# Seachem equilibrium or DIY?



## BigB (Dec 1, 2006)

Well I used tap water for the last 4years of my fish keeping with no problems, but the city decided to switch water sources and my area went from nice hard clean well water to the stuff from the lakes lol. Due to this the nutrients and bad chemicals in the tap water change almost monthly!
We have a RO system for drinking, so i started using that and do daily smaller changed instead of weekly. So far its made my fish alot happier!

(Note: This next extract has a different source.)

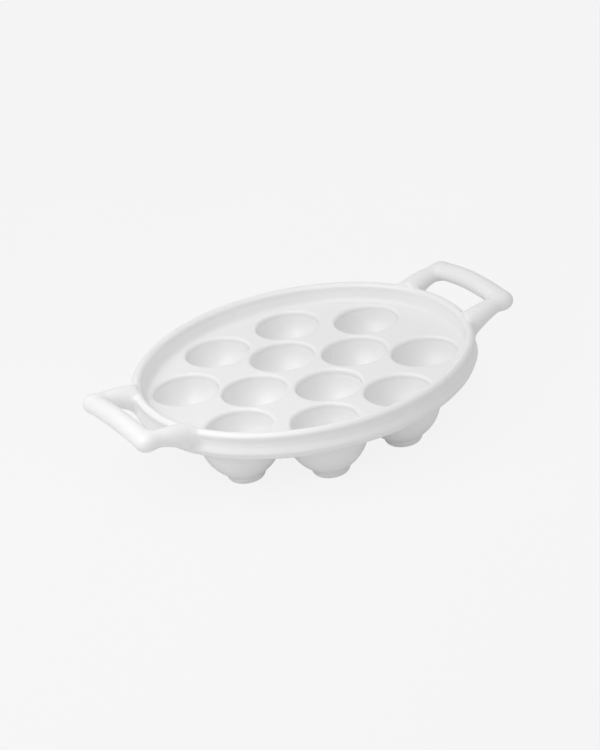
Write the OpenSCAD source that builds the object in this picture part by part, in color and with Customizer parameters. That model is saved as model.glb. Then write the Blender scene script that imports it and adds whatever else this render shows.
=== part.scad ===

Heres my question, i dose Potassium sulfate, Magnessium sulfate, KNO3, KH2so4, iron and trace. And Seachem equilibrium is pretty much what is above But with Calcium sulfate. Should I boost the RO waters GH at water changes even though I am adding the same stuff as the GH boosters? Or will i be fine just buying some Calcium sulfate and adding it to my fert program?

Basically will it hurt anything if I just use the RO water and keeping dosing my ferts adding calcium sulfate, or should I use the GH booster and mix it in with the RO water before I do a water change?


----------



## Left C (Jun 14, 2005)

I've found that Seachem's Equilibrium works better that some of the GH Boosters around. The only problem with Equilibrium is that it can become a brick instead of a powder, but it works fine.

I'm not sure of the amounts of the ingredients in some GH Boosters, but on Seachem's site; you can see what's in it. The fertfriend even has it included in it's calculator. http://www.fishfriend.com/fertfriend.html


----------